Advertisements are designed to attract our attention and small children
will often sit through hours of television, only to jump up and dance
when the commercials come on the air. But most of us appreciate advertising
because it provides information about new products and services, it pays
for the cost of the medium and it often politely makes its message with
wit and humour.
Advertising
provides information about new products and services which we might otherwise
never discover if left to find for ourselves. The television advertisement
is really just an extension of a peasant standing in the market calling
out the merits of his cabbage. In a sophisticated society, the marketplace
is too big and a manufacturer needs more efficient ways to communicate
new ideas such as the computer, a new drug or a better mousetrap.
For
this, however, there is a charge. Television time in North America can
cost as much as US$250,000 for 30 seconds. This money ends up being used
for better programming. Television stations could never afford the cost
of popular programs if not for advertising revenues.
Advertisers
are learning that to better market products and services, they need to
pack their commercials with bits of humour.
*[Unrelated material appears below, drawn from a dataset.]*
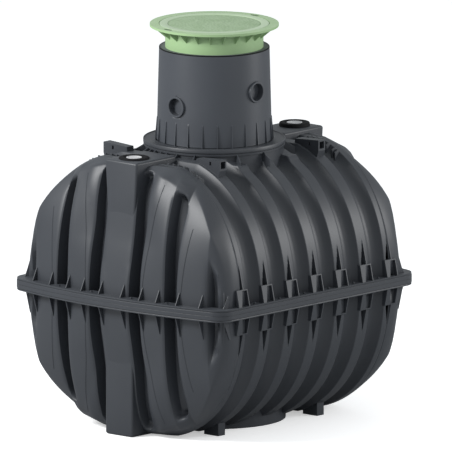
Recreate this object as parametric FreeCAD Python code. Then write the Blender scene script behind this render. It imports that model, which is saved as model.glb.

A recent ad for Polaroid cameras
shows the portrait of a man with an instant picture of a leaky drainpipe
where his mouth should be. This simple image carries an old message with
humour: a picture is worth a thousand words.
But
advertising also has a dark side; products can be misrepresented and those
which are harmful to health, such as cigarettes, can be disguised in advertisements
featuring smiling fun loving youth. Such tactics, however, only point
to a need to closely regulate the advertising industry with a strict code
of ethics, monitored by the public and enforced by the government. It
is important for us to maintain the idea that advertising is a right,
and that that right may be withdrawn if misused.